» **Set problem**: Locate the lines where "origin" occurs and copy them as they stand.

(Stored entries)

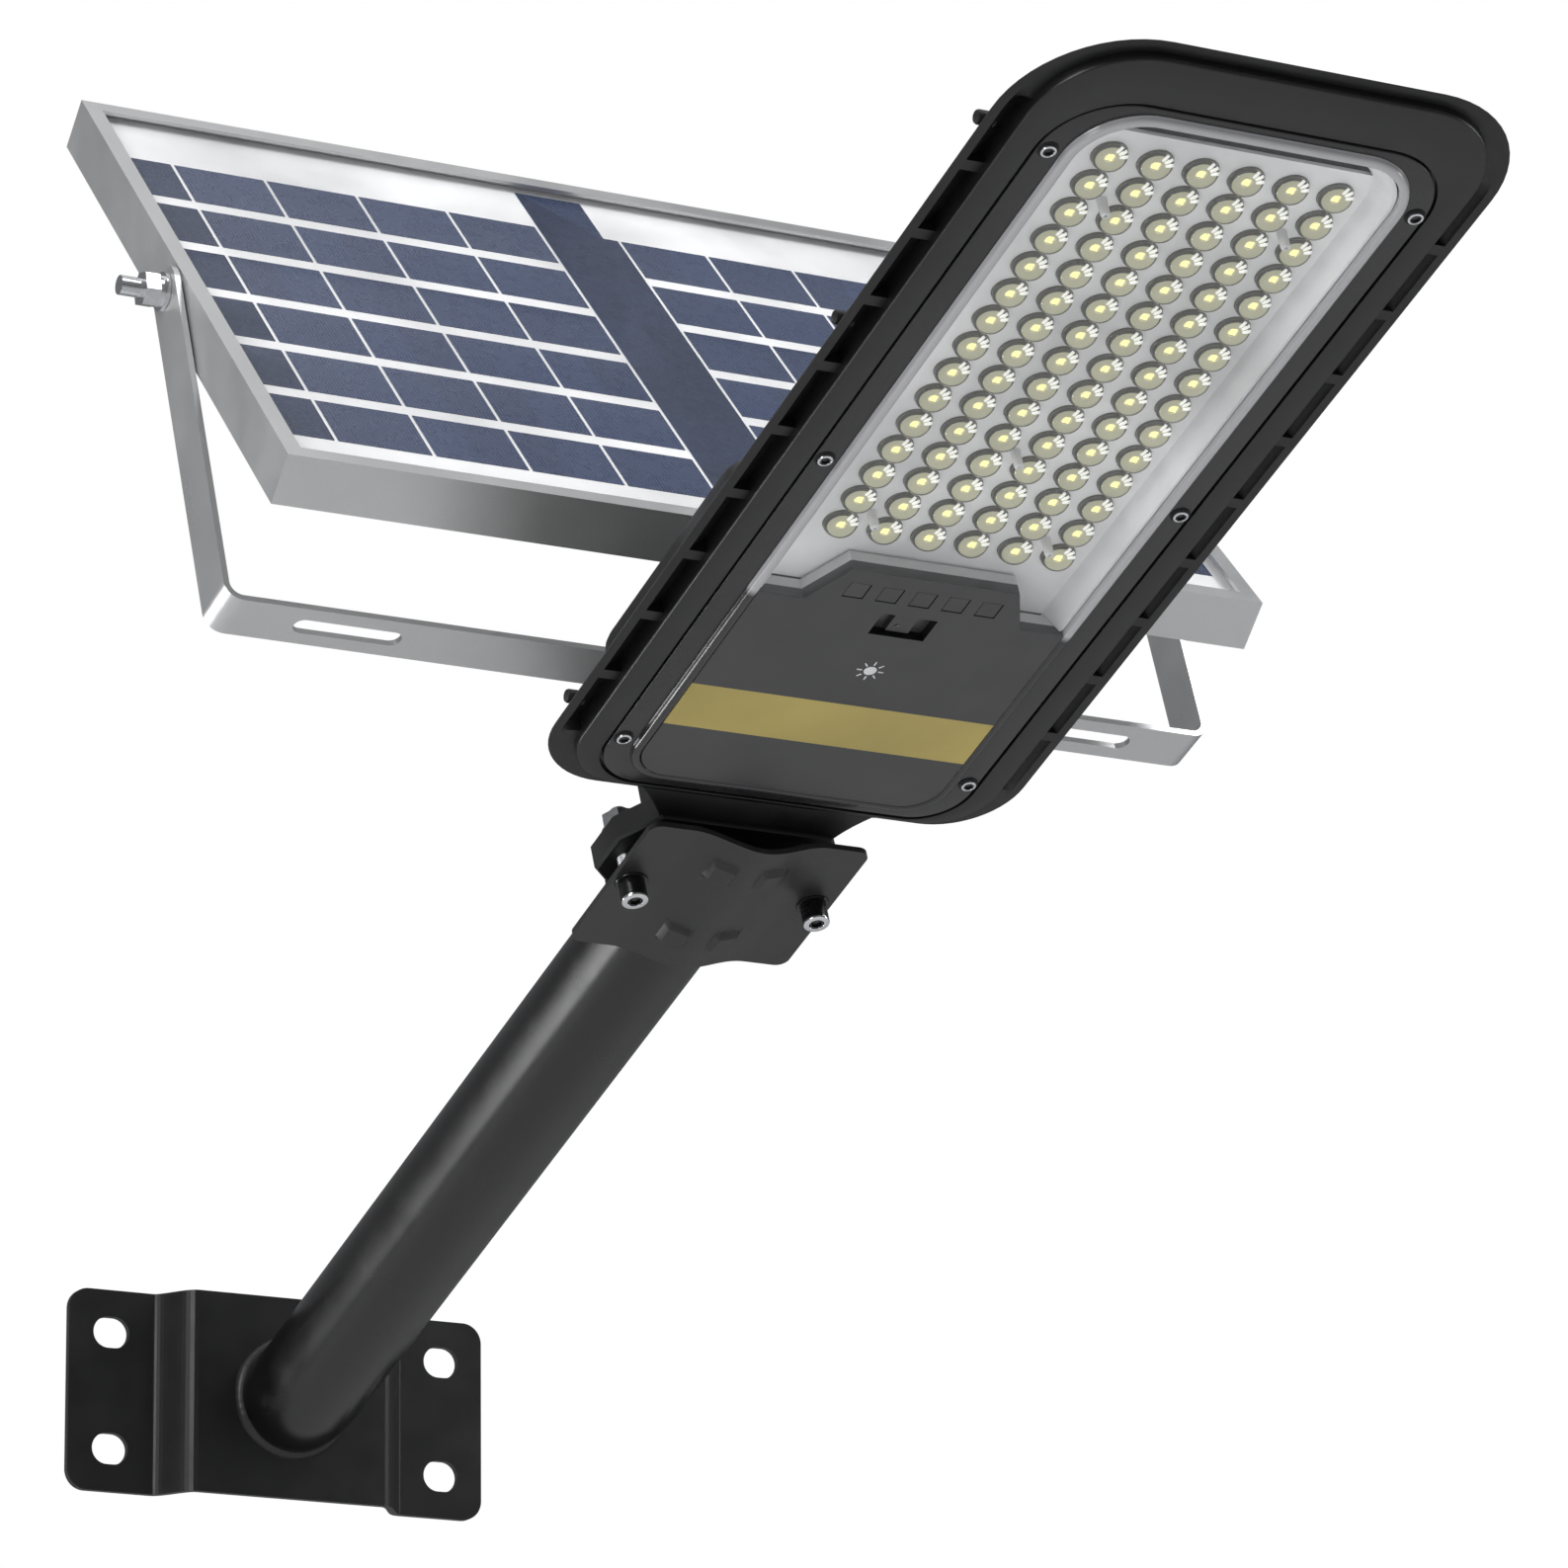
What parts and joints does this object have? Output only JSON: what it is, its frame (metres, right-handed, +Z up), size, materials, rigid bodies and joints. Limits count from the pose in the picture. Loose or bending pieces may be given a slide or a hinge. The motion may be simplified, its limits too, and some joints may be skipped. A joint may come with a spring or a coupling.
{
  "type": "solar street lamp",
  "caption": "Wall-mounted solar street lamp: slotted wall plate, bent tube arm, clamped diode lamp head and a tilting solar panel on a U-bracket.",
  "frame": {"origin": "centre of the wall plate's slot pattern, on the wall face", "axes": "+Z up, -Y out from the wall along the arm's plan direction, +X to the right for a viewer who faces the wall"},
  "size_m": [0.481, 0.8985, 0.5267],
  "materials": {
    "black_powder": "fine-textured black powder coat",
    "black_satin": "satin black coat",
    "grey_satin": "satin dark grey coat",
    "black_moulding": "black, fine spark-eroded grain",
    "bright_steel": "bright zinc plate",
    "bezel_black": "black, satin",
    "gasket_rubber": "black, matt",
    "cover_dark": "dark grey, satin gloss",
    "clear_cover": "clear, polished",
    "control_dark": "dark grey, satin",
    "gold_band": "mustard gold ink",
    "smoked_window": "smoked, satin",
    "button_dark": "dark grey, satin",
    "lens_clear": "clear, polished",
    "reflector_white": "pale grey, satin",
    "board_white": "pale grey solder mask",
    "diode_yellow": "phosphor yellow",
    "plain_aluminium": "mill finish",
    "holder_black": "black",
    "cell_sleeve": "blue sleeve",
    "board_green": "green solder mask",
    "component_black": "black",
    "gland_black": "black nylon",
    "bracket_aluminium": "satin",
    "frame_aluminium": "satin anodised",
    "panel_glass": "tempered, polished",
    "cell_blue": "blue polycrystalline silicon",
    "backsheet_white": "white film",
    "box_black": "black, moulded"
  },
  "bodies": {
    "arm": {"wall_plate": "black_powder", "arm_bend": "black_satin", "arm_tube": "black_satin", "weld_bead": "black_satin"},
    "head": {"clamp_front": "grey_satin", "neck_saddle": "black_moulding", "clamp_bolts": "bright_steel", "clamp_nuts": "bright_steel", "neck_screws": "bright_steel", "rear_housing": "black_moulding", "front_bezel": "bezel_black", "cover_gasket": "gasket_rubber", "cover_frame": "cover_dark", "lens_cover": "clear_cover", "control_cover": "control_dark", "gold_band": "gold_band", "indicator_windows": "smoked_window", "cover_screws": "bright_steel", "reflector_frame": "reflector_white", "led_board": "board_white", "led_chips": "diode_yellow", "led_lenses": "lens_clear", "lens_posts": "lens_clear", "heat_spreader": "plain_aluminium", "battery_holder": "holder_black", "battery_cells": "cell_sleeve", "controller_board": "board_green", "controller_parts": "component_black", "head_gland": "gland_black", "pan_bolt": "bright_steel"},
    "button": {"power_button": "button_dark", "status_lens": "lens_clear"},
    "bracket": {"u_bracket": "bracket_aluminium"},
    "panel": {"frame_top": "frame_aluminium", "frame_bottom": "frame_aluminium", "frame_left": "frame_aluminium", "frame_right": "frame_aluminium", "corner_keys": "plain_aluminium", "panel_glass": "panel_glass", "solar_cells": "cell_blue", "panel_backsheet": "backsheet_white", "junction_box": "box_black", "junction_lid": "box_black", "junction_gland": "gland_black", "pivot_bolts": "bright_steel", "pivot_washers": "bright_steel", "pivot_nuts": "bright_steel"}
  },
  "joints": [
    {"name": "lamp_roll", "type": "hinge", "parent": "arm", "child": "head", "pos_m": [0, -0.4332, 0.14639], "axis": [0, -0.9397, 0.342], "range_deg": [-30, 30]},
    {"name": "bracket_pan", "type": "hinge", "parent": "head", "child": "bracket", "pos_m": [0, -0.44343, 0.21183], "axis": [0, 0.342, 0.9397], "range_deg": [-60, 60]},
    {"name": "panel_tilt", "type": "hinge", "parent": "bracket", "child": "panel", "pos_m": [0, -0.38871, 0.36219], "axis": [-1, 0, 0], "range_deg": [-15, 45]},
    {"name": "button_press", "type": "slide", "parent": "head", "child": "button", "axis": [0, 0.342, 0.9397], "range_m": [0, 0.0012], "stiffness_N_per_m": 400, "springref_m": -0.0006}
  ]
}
--
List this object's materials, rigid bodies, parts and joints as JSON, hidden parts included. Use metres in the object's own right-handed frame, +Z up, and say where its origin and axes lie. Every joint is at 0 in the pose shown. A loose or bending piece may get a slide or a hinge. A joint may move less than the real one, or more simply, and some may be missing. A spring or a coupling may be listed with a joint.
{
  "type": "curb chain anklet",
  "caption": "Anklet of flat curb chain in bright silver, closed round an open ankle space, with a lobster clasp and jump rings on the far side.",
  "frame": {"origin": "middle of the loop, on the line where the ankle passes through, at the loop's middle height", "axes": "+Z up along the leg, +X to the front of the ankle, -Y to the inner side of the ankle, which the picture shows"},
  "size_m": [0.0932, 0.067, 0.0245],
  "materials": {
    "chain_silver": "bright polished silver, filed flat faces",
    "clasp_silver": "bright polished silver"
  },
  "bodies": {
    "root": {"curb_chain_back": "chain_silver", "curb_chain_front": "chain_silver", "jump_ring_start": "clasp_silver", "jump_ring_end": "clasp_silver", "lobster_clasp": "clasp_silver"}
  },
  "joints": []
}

» **Output of the exercise**:
  "frame": {"origin": "centre of the wall plate's slot pattern, on the wall face", "axes": "+Z up, -Y out from the wall along the arm's plan direction, +X to the right for a viewer who faces the wall"},
List this object's materials, rigid bodies, parts and joints as JSON, hidden parts included. Use metres in the object's own right-handed frame, +Z up, and say where its origin and axes lie. Every joint is at 0 in the pose shown. A loose or bending piece may get a slide or a hinge. A joint may move less than the real one, or more simply, and some may be missing. A spring or a coupling may be listed with a joint.
  "frame": {"origin": "middle of the loop, on the line where the ankle passes through, at the loop's middle height", "axes": "+Z up along the leg, +X to the front of the ankle, -Y to the inner side of the ankle, which the picture shows"},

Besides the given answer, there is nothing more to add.